The Assyrian Conquest and Its Aftermath
The Assyrian Empire brought catastrophic judgment on Samaria. Shalmaneser V began a siege of the capital in 724 BC, and the city fell in 722 BC, either to Shalmaneser or to his successor Sargon II, who claimed credit for the conquest. Sargon's annals record the deportation of 27,290 people from the region (2 Kings 17:5-6).
The Assyrians implemented their standard policy of population exchange. They settled people from Babylon, Cuthah, Avva, Hamath, and Sepharvaim in the depopulated Samaritan territory (2 Kings 17:24). These foreign colonists brought their own gods and religious practices. When lion attacks plagued the region, the settlers interpreted this as the anger of the local deity, and the Assyrian king sent back an Israelite priest to teach them "the law of the god of the land" (2 Kings 17:26-28). The result was a syncretistic religion that combined worship of the God of Israel with the worship of foreign gods (2 Kings 17:33).
This mixed population and hybrid religion became the foundation of the Samaritan community that features prominently in the New Testament. The returning Jewish exiles rejected the Samaritans' offer to help rebuild the temple in Jerusalem (Ezra 4:1-3), deepening a rift that would last for centuries.

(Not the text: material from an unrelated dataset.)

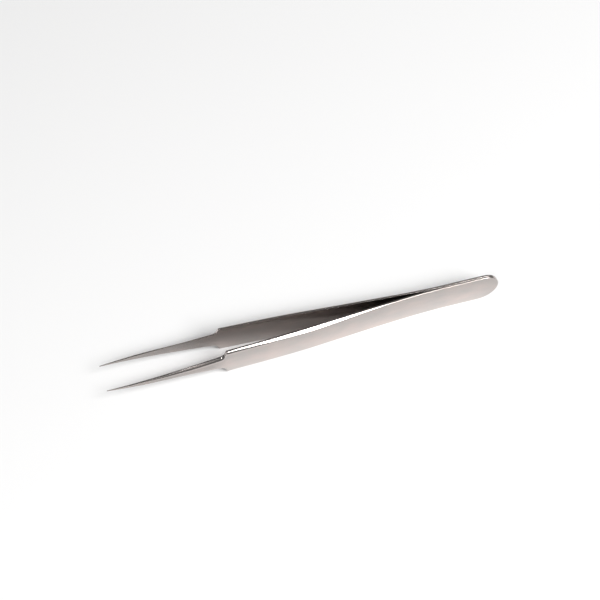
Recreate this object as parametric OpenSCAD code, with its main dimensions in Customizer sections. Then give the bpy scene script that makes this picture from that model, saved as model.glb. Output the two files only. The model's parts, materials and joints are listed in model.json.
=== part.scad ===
// Precision tweezers: two spring-steel arms, welded face to face at the heel.
// They lie on edge, with X along the length, Y across the opening and Z up.
// The tips point along -X. The origin is the centre of the base of the whole part.
// Distances named s run along X from the tip points.

/* [Overall] */
// Overall length, from the tip points to the heel
overall_l = 110; // [105:1:120]
// Width of each arm across its flat inner face
arm_w = 8.1; // [7.6:0.1:9.2]

/* [Thickness of the arms] */
// Thickness at the welded heel
heel_t = 0.62; // [0.5:0.02:0.74]
// Thickness at the finger grip
grip_t = 1.3; // [1.15:0.05:1.5]
// Thickness at the neck, beside the shoulder
neck_t = 1.1; // [0.95:0.05:1.15]
// Thickness at the tip points
tip_t = 0.15; // [0.1:0.05:0.25]

/* [Set of the arms] */
// Length over which the arms lie face to face at the heel
weld_l = 13.4; // [12:0.2:15]
// Angle of each arm as it leaves the heel, in degrees
spread_a = 3.6; // [3.4:0.1:4]
// Steepest angle of each arm, behind the finger grip, in degrees
knee_a = 4.5; // [4:0.1:4.8]
// Angle of each arm at the shoulder, in degrees
shoulder_a = 2.2; // [1.8:0.1:2.8]
// Angle at which each tip turns back in, in degrees
tip_a = 1.8; // [1:0.1:2.2]

/* [Shoulder and tips] */
// Length of the slender tip, from its point to the shoulder
tip_l = 32.4; // [28:0.2:36]
// Width of the tip at its neck, beside the shoulder
neck_w = 4.5; // [4:0.1:5]
// Width of the tip at its point
point_w = 0.24; // [0.2:0.02:0.4]
// Radius of the concave fillet in the shoulder
fillet_r = 1.6; // [1:0.1:2]

/* [Ground bevels] */
// Fall of the bevels on the outer edges, in degrees
bevel_a = 41; // [35:1:43]
// Width of the flat edge land at the shoulder
land_neck = 0.42; // [0.2:0.02:0.5]
// Width of the flat edge land at the finger grip
land_grip = 0.56; // [0.3:0.02:0.6]
// Width of the flat edge land at the heel
land_heel = 0.5; // [0.3:0.02:0.5]

/* [Spot welds] */
// Number of weld nuggets in the row
weld_n = 3; // [2:1:3]
// Diameter of each nugget in the joint plane
weld_d = 2.4; // [1.6:0.1:2.6]
// Distance between neighbouring nuggets
weld_pitch = 3.2; // [2.8:0.1:3.4]
// Depth of each nugget in each arm
weld_depth = 0.25; // [0.15:0.05:0.3]

/* [Flexure] */
// Distance from the heel's end to the line where each arm bends
flexure_l = 22; // [20:1:24]
// Width of the slit that parts each arm at that line
flexure_gap = 0.06; // [0.04:0.01:0.1]

/* [Hidden] */

// Spacing of the points along the bent faces and the long edges
point_step = 2.5;
// Number of steps in each rounded corner and each half of the heel's end
corner_steps = 10;
// Length over which each arm curves away from the weld
flare_l = 12.8;
// Length of the curve from the shoulder's angle to the steepest one, and its start
knee_l = 16.8;
knee_s = tip_l + 6.8;
// Lengths of the stretches at the front where each tip is turned in and parallel
turned_l = 9;
parallel_l = 20;
// Length over which each tip gains its full thickness
point_l = 30;
// Ends of the stretch over which each arm thins, from the grip towards the heel
thin_from = 0.5 * overall_l;
thin_to = overall_l - flexure_l - 6;
// Run of the shoulder's sloped face along the arm
shoulder_run = 0.85;
// Exponents of the growth of each tip in width and thickness
width_power = 1.2;
thick_power = 1.4;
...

Samaria in the Time of Jesus
By the first century, Jewish-Samaritan hostility was intense. Jews traveling between Judea and Galilee often avoided Samaria entirely, taking a longer route through the Jordan Valley. The Samaritans had built their own temple on Mount Gerizim (destroyed by the Jewish ruler John Hyrcanus around 128 BC but still their sacred mountain), and the two communities had sharp disagreements about the proper place of worship.
Jesus deliberately crossed these boundaries. He traveled through Samaria and engaged in a transformative conversation with a Samaritan woman at Jacob's well in Sychar (John 4:1-42). When she raised the contentious question of whether worship should be in Jerusalem or on Mount Gerizim, Jesus pointed beyond both locations: "The hour is coming when neither on this mountain nor in Jerusalem will you worship the Father... true worshipers will worship the Father in spirit and truth" (John 4:21-23). The woman became an evangelist to her own people, and "many Samaritans from that town believed in him" (John 4:39).

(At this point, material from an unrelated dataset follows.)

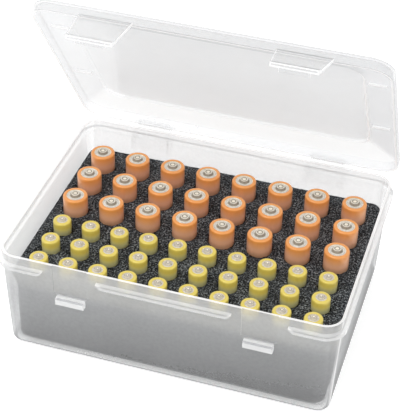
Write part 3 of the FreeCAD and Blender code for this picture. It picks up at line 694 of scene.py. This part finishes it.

Jesus also made a Samaritan the hero of one of his most famous parables. The Good Samaritan (Luke 10:30-37) challenged Jewish prejudice by presenting a despised outsider as the model of neighborly love. When Jesus healed ten lepers and only one returned to give thanks, it was a Samaritan (Luke 17:16).
Samaria and the Spread of the Gospel
After Jesus' resurrection, Samaria became a pivotal stage in the gospel's expansion. Jesus had specifically included it in his commission: "You will be my witnesses in Jerusalem and in all Judea and Samaria, and to the end of the earth" (Acts 1:8). When persecution scattered the Jerusalem church, Philip went to Samaria and preached Christ with remarkable success. "The crowds with one accord paid attention to what was being said by Philip" (Acts 8:6). Peter and John later came from Jerusalem to confirm the Samaritan believers, laying hands on them so they received the Holy Spirit (Acts 8:14-17).

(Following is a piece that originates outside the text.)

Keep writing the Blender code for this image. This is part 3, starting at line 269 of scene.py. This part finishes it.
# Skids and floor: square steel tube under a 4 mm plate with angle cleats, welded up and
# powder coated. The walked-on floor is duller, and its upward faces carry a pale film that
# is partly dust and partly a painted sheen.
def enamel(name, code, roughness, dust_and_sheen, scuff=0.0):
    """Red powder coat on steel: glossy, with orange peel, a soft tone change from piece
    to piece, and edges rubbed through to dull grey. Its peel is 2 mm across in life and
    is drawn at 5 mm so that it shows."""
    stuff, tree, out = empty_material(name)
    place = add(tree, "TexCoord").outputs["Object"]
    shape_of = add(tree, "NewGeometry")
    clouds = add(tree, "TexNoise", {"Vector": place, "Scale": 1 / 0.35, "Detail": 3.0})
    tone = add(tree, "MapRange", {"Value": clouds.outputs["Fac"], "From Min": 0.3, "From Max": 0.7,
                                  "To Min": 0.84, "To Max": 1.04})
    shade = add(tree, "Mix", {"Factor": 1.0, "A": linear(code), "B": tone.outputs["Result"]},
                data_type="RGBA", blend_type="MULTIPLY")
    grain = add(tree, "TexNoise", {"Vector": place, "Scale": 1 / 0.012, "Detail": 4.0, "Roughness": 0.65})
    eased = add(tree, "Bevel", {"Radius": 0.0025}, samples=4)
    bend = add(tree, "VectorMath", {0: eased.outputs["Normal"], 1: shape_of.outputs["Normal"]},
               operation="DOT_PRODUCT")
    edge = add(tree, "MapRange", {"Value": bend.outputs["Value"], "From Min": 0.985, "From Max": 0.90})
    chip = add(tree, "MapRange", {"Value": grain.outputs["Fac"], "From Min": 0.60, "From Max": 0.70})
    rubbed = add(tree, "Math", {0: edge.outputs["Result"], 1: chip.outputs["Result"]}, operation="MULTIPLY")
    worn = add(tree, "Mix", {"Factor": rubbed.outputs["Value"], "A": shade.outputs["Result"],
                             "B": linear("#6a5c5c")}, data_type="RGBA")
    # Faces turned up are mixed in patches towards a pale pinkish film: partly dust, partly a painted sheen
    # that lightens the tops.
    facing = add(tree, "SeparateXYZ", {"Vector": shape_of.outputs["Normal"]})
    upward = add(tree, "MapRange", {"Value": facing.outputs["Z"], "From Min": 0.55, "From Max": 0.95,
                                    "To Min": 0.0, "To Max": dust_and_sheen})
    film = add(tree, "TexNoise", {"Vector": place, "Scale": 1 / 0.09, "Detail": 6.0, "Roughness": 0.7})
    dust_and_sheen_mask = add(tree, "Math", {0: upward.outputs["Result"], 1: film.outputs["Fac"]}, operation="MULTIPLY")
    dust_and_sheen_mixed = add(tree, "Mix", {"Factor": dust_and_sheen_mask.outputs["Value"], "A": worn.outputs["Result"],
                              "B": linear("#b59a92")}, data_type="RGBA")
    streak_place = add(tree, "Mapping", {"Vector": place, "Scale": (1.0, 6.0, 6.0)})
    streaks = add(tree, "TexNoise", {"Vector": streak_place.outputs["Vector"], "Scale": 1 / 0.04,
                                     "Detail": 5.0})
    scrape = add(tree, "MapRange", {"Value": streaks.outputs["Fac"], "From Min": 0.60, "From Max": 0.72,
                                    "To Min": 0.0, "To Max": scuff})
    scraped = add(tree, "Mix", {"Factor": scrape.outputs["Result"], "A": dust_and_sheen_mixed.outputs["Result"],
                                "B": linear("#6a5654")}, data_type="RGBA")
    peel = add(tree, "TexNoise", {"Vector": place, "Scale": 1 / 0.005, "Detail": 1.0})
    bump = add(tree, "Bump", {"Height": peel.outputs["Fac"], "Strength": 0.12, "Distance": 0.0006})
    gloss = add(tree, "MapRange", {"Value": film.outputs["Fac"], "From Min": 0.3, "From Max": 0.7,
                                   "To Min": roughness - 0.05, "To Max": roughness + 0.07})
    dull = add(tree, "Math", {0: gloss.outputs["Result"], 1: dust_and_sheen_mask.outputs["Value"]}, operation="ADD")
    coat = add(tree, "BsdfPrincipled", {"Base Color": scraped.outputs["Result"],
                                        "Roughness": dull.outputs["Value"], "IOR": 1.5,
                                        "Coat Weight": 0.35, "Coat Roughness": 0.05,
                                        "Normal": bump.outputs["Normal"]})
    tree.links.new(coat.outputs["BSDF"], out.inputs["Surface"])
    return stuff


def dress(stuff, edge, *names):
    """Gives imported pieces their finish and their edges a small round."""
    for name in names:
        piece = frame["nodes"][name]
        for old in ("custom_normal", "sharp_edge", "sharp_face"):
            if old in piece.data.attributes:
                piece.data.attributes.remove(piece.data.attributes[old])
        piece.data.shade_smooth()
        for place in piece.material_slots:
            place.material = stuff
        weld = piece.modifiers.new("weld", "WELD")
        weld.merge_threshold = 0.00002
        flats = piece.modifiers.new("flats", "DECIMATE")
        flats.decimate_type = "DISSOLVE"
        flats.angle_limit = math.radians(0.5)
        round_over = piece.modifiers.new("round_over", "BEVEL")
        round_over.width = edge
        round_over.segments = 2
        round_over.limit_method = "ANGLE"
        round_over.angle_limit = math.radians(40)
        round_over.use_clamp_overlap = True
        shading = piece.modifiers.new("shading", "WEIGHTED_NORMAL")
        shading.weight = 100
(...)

This was a watershed moment. The gospel had crossed the ethnic and religious barrier between Jews and Samaritans, fulfilling Jesus' prophecy and establishing the pattern that would continue as the church reached out to the wider Gentile world.
Biblical Context
Samaria is referenced extensively across the Old and New Testaments. Key passages include the founding of the city (1 Kings 16:24), prophetic oracles against the northern kingdom (Hosea 8:5-6; Amos 6:1; Micah 1:6), the Assyrian conquest (2 Kings 17:5-24), Jesus' ministry there (John 4:1-42; Luke 10:30-37; 17:11-19), and the early church's mission (Acts 1:8; 8:1-25).
Theological Significance
Samaria demonstrates God's sovereignty over nations and his concern for all peoples. The Assyrian conquest fulfilled prophetic warnings about idolatry's consequences, yet God's purposes for the region were not exhausted by judgment. Jesus' deliberate engagement with Samaritans broke ethnic and religious barriers, anticipating the universal scope of the gospel. The conversion of Samaria in Acts represented a critical step in the fulfillment of Jesus' commission, proving that the gospel was not limited to ethnic Israel but was for all who would believe.
Historical Background
Extensive archaeological work at the site of ancient Samaria (Sebastia) has uncovered remains from multiple periods. The Israelite palace complex built by Omri and Ahab included impressive ashlar masonry and the famous Samaria ivories, luxury carved panels that illustrate the wealth Amos condemned. Assyrian records corroborate the biblical account of the siege and deportation. The Samaria Ostraca, administrative inscriptions from the eighth century BC, illuminate the tribal and economic organization of the northern kingdom. Excavations at Mount Gerizim have revealed the Samaritan temple complex destroyed by Hyrcanus. Josephus provides extensive information about Jewish-Samaritan relations in the Second Temple period.